Fundamentally, Art Deco was a style of opulence and optimism, in which inhered a sense of the indomitable advancement of human progress. In this sense, it was the ultimate expression of "modernism" as an artistic movement. It is a tribute to the enduring appeal of the style that although birthed in the roaring twenties, it survived and actually thrived during the Great Depression, although it could not survive the devastation of World War II. At least in the western world, that is, for Art Deco remained popular well into the 1960s in developing countries, such as India, where it continued to be viewed as a sign of modernity.
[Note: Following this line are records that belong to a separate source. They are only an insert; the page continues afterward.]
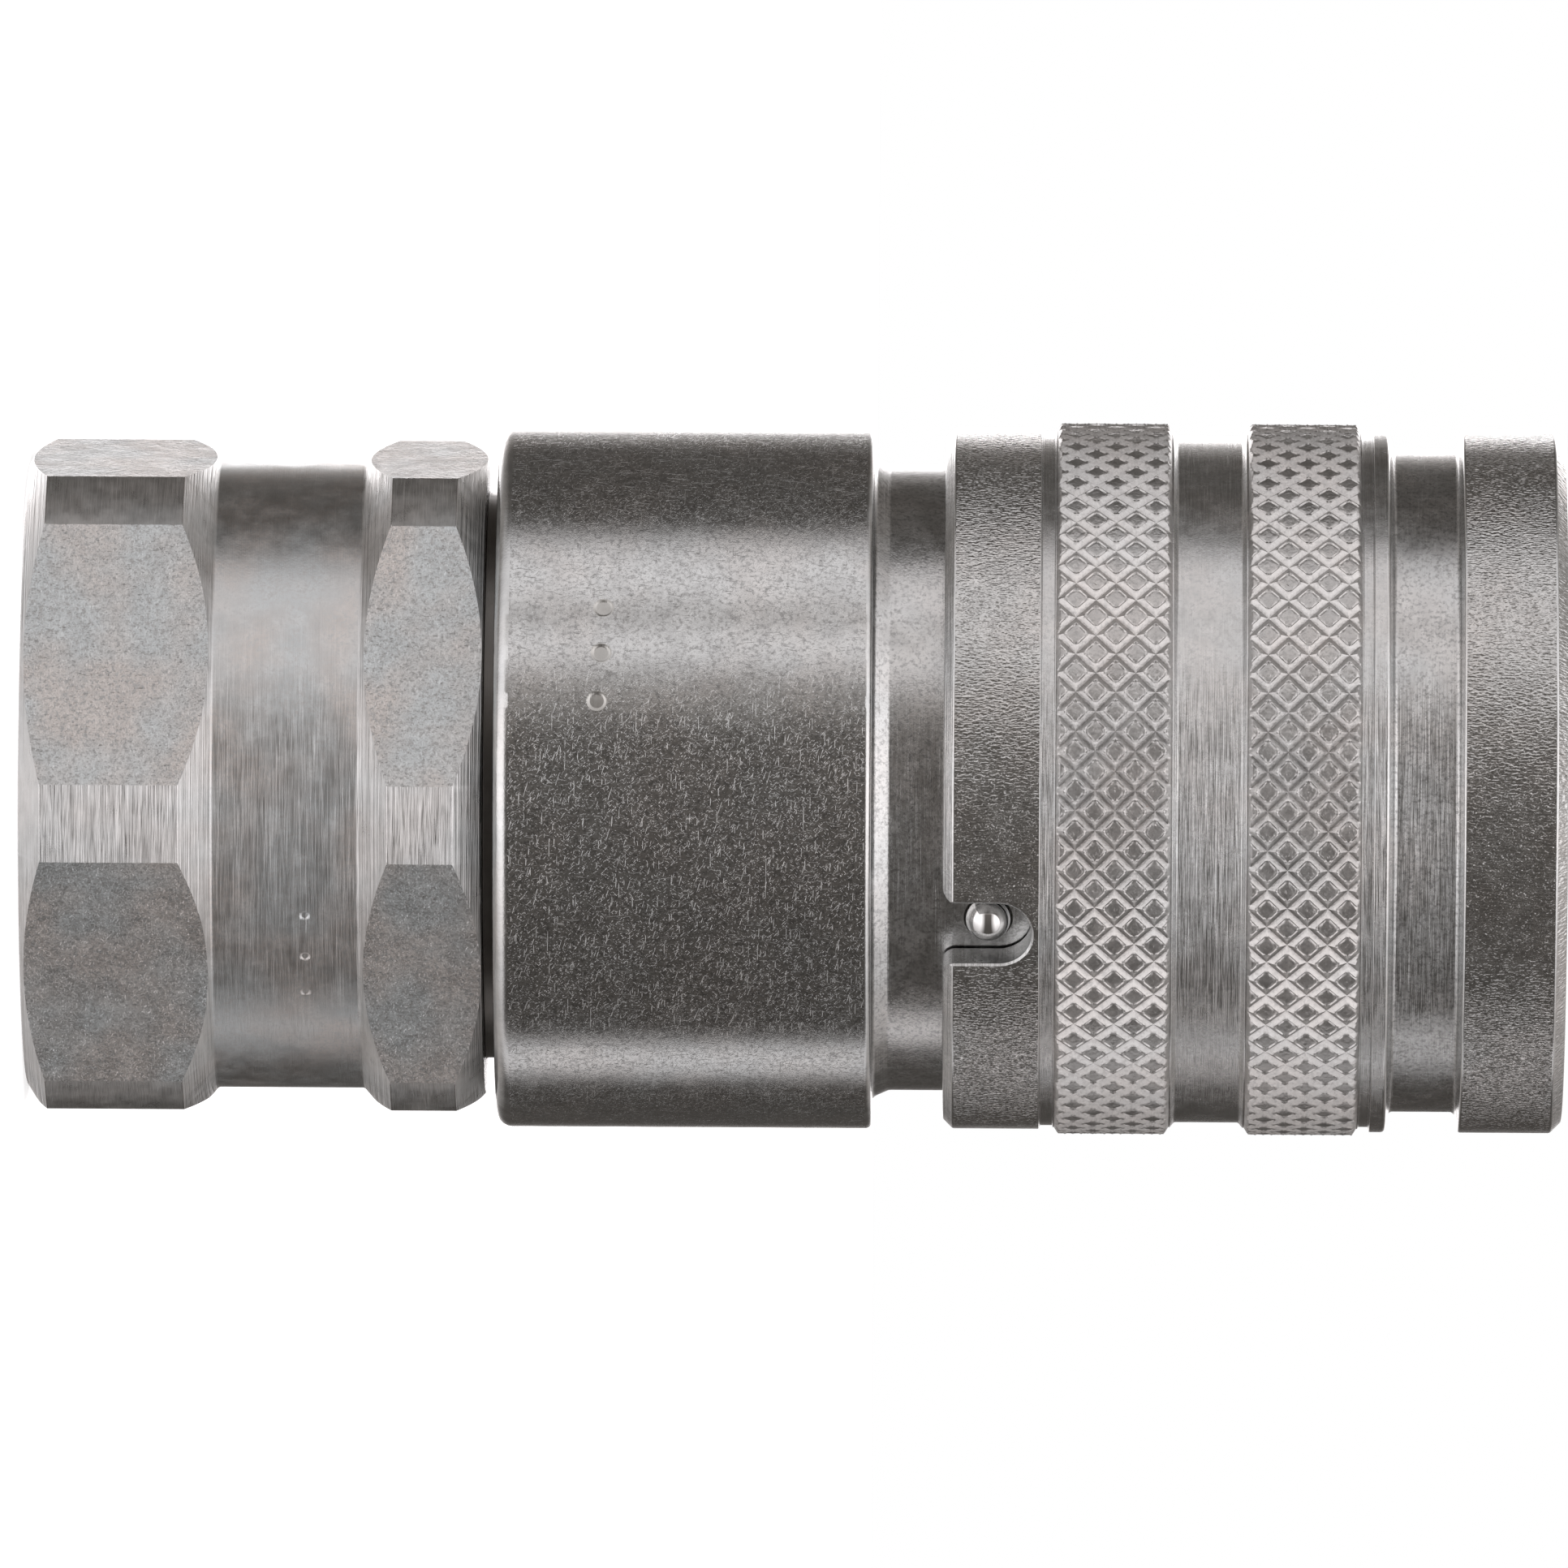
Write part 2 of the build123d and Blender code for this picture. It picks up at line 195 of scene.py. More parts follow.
def steel(
    name,
    tint=(0.61, 0.61, 0.605),
    roughness=0.2,
    spread=0.05,
    lines=0.0,
    line_pitch=0.1,
    peel=0.0,
    grain=0.0,
    grain_size=0.12,
    scratches=0.0,
    stains=0.0,
    mottle=0.05,
    rust=0.0,
    blotch=0.35,
):
    """Zinc-plated steel.  The heights of lines, peel, grain and scratches are in millimetres."""
    material = bpy.data.materials.new(name)
    material.use_nodes = True
    n = Nodes(material.node_tree)
    surface = unrolled(n)
    cloudy = n.noise((0.8, 0.8, 0.8), detail=5.0, roughness=0.65)
    dark = tuple(c * (1 - 2 * mottle) for c in tint)
    light = tuple(min(1.0, c * (1 + 2 * mottle)) for c in tint)
    colour = n.colour(n.ramp(cloudy, *cloud_span), dark, light)
    warmth = n.ramp(n.noise((0.22, 0.22, 0.22), detail=3.0), 0.40, 0.60)
    warm = tuple(1 - blotch * (1 - c) for c in (1.0, 0.955, 0.93))
    cool = tuple(1 - blotch * (1 - c) for c in (0.95, 0.985, 1.0))
    plating = n.colour(warmth, warm, cool)
    colour = n.colour(1.0, colour, plating, blend_type="MULTIPLY")
    rough = n.ramp(cloudy, *cloud_span, roughness - spread, roughness + spread)
    normal = None
    if peel:
        girth_size, axial_size = 0.12, 0.32
        dashes = n.add(
            "ShaderNodeMapping", {"Vector": surface, "Scale": (1 / girth_size, 1 / axial_size, 1)}
        ).outputs[0]
        waves = n.add("ShaderNodeTexNoise", {"Vector": dashes, "Scale": 1.0, "Detail": 1.0}).outputs["Fac"]
        normal = n.bump(n.ramp(waves, *detail_span), peel, normal)
    if lines:
        ring = n.noise((0.08, 0.08, 1 / line_pitch), detail=3.0, roughness=0.7)
        normal = n.bump(n.ramp(ring, *detail_span), lines, normal)
    if grain:
        speckle = n.noise((1 / grain_size,) * 3, detail=2.0, roughness=0.6)
        normal = n.bump(n.ramp(speckle, *detail_span), grain, normal)
    if scratches:
        # Each kind of stroke: width, length, and the noise levels where it begins and is full.
        long_strokes, short_strokes = (0.06, 1.1, 0.71, 0.76), (0.05, 0.25, 0.68, 0.78)
        marks = None
        for index in range(8):
            angle = radians(17 + 41 * index)
            width, length, low, high = short_strokes if index % 2 else long_strokes
            layer = strokes(n, surface, angle, width, length, 7.3 * index, low, high)
            marks = layer if marks is None else n.math("MAXIMUM", marks, layer)
        normal = n.bump(marks, scratches, normal)
        rough = n.math("ADD", rough, n.math("MULTIPLY", marks, 0.20))
    if stains:
        spots = n.noise((4.5, 4.5, 4.5), detail=4.0, roughness=0.7)
        clean = n.ramp(spots, 0.36, 0.52)
        stain_colour = tuple(c * (1 - stains) for c in tint)
        colour = n.colour(clean, stain_colour, colour)
    if rust:
        spots = n.ramp(n.noise((1.4, 1.4, 1.4), detail=3.0), 0.80 - rust, 0.84 - rust)
        rust_colour = (0.35, 0.16, 0.06)
        colour = n.colour(spots, colour, rust_colour)
    shader = n.add(
        "ShaderNodeBsdfPrincipled", {"Base Color": colour, "Roughness": rough, "Metallic": 1.0}
    )
    if normal is not None:
        n.tree.links.new(normal, shader.inputs["Normal"])
    n.add("ShaderNodeOutputMaterial", {"Surface": shader.outputs[0]})
    return material


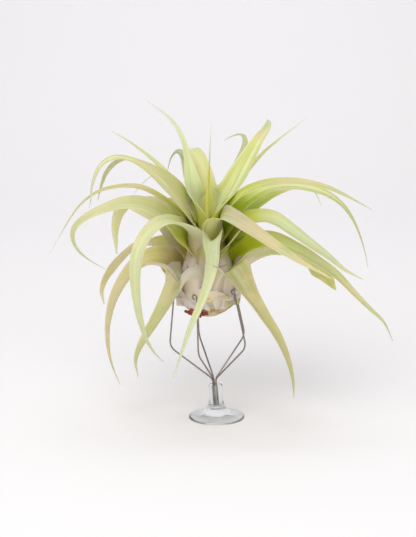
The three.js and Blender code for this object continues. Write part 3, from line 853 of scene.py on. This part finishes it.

Today, Art Deco designs are often in demand by retro enthusiasts of all stripes, and Art Deco is often used in movies and comic books (such as "Batman") to evoke a certain 1930s feel. Recently there has been a revival of interest in real Art Deco items among collectors, especially because despite their studied attempt to look machined and mass-produced many Art Deco items were actually hand-made in limited quantities by master artists.
Noted practitioners of the Art Deco style included furniture designers Jacques Ruhlmann and Maurice Dufrène; metalsmith Jean Puiforcat; artists and jewlers René Lalique, Raynmond Templier, H.G. Murphy, and Wiwen Nilsson; fashion designers Erté and Paul Poiret; sculptors Carl Paul Jennewein, Paul Manship and Chiparus; graphic artist Edward McKnight Kauffer, interior designer Donald Deskey; and architects Eliel Saarinen, Ernest Cormier, Raymond Hood, William van Alen, and Wirt C. Rowland.
Classic examples of Art Deco designs include:
- The Chrysler Building
- The Empire State Building
- New York's Rockefeller Center and Radio City Music Hall
- numerous Chicago skyscrapers
- The Golden Gate Bridge
- The ocean liner Normandie
- Hoover Dam
- Napier, New Zealand (destroyed by an earthquake in 1931 and rebuilt in Art Deco style)
- Vancouver's Marine Building
- Basically everything ever made by the Works Progress Administration during the Great Depression, and especially its murals
- Sydney's Anzac Memorial
If you're ever in the area, there is a wonderful Art Deco post office in Santa Barbara, California.